These are the key concepts you need to understand to accurately answer the question.

Direction Vector
A direction vector is a vector that indicates the direction of a line or a vector. It is particularly helpful when finding the equation of a plane. In the context of the exercise, the direction vector can be determined by the difference in coordinates of two points on a line. We used the points \((2,3,1)\) and \((4,-5,3)\) to find the direction vector \(\mathbf{v} = (4-2, -5-3, 3-1)\). This simplifies to \(\mathbf{v} = (2, -8, 2)\).
  • The x-component is \(4-2=2\).
  • The y-component is \(-5-3=-8\).
  • The z-component is \(3-1=2\).
Direction vectors are essential for determining orientation and geometric relationships in planes.
Normal Vector
The normal vector is a perpendicular vector to a plane, critical in defining the plane equation. In our problem, the normal vector \(\mathbf{n}\) is derived through the cross product of two vectors that lie on the plane.

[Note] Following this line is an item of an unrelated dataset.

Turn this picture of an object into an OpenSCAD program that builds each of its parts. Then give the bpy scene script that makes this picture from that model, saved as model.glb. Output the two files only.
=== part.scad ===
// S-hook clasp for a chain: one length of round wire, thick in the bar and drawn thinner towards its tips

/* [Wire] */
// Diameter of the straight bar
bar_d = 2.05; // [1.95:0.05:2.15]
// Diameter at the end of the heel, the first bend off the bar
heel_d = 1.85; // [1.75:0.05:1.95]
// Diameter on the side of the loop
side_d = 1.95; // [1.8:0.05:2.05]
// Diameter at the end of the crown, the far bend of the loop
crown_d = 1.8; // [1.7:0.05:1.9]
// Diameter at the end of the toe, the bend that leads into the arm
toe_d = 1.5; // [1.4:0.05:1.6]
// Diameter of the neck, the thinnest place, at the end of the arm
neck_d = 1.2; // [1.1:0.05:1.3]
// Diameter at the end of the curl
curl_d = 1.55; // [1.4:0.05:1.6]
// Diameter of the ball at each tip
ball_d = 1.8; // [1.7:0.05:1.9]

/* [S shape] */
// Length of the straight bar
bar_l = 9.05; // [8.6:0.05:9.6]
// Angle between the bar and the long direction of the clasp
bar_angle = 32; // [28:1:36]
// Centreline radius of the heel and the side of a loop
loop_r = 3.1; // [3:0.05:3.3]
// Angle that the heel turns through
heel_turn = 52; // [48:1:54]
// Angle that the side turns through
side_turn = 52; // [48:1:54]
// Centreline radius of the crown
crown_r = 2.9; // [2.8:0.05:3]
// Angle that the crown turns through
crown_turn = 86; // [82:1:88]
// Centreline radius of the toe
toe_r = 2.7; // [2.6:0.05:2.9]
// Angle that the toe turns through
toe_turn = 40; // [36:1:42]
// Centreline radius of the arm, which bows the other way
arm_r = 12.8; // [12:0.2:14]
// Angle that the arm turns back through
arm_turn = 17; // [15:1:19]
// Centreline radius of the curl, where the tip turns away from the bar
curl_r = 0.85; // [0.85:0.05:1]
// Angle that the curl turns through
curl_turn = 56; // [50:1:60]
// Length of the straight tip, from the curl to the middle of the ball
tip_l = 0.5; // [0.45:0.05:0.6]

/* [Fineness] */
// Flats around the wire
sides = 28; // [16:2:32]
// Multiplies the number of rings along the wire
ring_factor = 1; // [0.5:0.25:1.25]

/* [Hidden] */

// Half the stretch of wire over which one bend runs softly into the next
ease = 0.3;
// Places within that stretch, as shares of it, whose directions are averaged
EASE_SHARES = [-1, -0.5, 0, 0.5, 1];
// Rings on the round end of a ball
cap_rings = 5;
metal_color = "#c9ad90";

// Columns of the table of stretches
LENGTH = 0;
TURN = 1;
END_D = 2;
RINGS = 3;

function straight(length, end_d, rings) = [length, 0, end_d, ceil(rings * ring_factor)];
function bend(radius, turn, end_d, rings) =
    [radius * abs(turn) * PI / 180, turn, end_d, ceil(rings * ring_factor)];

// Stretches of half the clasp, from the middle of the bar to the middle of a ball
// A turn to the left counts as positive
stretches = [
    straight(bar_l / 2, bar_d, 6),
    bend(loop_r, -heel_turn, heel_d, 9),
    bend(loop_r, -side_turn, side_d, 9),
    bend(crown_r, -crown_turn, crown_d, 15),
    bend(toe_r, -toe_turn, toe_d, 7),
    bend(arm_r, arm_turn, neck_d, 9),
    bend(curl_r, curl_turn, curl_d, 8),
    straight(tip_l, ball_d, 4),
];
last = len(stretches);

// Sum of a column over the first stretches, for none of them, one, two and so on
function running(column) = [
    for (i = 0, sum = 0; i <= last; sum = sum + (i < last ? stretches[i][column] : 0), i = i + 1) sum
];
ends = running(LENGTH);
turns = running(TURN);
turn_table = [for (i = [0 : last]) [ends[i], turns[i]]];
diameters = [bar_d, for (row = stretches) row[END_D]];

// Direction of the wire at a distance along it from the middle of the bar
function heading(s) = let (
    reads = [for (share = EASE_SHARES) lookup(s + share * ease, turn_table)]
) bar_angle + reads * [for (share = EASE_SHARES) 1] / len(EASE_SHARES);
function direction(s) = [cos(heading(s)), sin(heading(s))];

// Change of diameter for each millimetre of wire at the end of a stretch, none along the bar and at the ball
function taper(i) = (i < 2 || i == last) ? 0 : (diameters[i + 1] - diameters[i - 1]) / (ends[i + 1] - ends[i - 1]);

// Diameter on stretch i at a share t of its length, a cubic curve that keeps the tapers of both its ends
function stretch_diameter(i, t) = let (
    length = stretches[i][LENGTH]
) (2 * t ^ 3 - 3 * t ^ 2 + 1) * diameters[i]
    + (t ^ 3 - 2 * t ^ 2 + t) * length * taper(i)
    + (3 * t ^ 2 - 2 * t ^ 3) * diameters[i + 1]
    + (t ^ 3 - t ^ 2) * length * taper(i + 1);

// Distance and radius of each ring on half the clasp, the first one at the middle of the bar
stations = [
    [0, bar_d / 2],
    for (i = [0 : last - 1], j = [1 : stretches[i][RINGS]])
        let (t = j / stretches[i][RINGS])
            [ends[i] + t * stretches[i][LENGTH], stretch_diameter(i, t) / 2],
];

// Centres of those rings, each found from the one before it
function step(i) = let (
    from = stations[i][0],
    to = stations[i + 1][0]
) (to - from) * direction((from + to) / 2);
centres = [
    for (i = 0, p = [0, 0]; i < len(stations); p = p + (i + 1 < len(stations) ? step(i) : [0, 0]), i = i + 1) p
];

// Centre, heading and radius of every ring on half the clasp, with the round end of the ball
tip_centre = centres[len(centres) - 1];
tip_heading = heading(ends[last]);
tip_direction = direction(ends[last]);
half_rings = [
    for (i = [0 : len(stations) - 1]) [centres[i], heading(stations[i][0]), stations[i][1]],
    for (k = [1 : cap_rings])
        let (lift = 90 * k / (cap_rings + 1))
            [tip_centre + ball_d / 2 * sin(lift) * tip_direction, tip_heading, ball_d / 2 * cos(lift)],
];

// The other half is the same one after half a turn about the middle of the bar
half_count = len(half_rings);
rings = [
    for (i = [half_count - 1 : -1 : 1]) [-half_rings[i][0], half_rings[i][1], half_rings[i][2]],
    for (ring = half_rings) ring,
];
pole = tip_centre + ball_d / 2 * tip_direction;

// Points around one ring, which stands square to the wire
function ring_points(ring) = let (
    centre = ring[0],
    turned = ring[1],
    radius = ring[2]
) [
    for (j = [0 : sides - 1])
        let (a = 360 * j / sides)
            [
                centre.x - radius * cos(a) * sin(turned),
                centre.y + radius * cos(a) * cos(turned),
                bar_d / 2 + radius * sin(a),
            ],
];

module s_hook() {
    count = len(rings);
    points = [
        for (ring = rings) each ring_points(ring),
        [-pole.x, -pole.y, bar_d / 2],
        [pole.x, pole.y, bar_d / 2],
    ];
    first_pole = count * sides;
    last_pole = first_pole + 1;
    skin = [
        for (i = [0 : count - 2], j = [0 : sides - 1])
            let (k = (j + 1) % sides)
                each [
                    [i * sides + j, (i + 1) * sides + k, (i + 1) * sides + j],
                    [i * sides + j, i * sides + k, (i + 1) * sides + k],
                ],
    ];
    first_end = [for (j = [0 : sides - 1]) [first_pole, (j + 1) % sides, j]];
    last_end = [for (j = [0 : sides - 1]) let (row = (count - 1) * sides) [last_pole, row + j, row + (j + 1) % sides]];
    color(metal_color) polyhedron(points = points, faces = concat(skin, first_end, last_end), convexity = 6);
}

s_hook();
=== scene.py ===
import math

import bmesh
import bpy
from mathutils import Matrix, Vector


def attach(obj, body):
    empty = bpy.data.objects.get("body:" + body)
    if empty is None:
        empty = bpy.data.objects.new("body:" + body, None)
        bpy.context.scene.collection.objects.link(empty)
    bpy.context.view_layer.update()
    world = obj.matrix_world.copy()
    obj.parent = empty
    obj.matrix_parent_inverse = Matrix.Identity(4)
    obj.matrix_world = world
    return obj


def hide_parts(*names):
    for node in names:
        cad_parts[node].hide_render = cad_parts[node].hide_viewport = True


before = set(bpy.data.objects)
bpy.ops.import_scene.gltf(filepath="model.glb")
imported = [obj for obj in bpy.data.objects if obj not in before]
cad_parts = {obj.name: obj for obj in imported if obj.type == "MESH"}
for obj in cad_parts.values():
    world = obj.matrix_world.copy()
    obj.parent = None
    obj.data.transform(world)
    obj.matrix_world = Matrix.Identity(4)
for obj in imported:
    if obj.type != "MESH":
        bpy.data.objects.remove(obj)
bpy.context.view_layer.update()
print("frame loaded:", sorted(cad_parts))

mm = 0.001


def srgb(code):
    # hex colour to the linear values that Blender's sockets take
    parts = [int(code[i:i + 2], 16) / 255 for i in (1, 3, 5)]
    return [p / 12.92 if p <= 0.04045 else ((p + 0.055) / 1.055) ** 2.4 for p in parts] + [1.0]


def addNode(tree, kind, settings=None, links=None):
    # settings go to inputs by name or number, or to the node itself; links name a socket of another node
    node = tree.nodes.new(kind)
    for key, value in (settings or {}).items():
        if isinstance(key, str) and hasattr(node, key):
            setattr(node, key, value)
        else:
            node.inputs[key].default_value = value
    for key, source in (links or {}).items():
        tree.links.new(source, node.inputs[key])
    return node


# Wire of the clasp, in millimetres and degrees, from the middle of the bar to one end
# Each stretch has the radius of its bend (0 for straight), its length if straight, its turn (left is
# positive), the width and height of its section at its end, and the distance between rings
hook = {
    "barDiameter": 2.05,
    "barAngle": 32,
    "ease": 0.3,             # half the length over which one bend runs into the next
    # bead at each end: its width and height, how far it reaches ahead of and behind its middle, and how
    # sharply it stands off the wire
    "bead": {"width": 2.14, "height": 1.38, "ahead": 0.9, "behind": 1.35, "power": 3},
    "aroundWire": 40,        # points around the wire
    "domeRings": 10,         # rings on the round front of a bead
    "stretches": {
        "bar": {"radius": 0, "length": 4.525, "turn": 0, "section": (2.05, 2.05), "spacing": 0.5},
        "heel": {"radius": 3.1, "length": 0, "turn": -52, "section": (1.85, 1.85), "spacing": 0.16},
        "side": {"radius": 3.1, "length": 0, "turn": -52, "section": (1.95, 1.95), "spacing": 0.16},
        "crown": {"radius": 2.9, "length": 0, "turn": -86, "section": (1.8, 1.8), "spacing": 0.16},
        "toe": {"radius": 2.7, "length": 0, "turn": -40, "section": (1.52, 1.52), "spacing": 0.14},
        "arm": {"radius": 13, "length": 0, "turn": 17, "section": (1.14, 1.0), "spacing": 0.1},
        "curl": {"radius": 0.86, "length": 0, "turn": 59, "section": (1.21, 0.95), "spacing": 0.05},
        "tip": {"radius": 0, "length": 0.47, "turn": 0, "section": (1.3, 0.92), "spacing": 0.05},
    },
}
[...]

  • A normal vector is essential for uniquely defining a plane's position and orientation.
  • For the plane parallel to the x-axis, we started with the direction vector \(\mathbf{d} = (1,0,0)\).

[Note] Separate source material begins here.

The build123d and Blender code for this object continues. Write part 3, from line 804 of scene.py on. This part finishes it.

The normal vector was computed as \(\mathbf{n} = (0, -2, -8)\), which forms the backbone for the plane equation.
Cross Product
The cross product is an operation used to find a vector that is perpendicular to two given vectors, often applied in physics and engineering. In this exercise, it's used to find the normal vector. With vectors \(\mathbf{d} = (1,0,0)\) and \(\mathbf{v} = (2,-8,2)\), their cross product is \[ \mathbf{n} = \begin{vmatrix} \mathbf{i} & \mathbf{j} & \mathbf{k} \ 1 & 0 & 0 \ 2 & -8 & 2 \end{vmatrix} = (0, -2, -8) \].
  • The result is perpendicular to both input vectors.
  • The cross product helps derive the normal vector which is crucial for planes.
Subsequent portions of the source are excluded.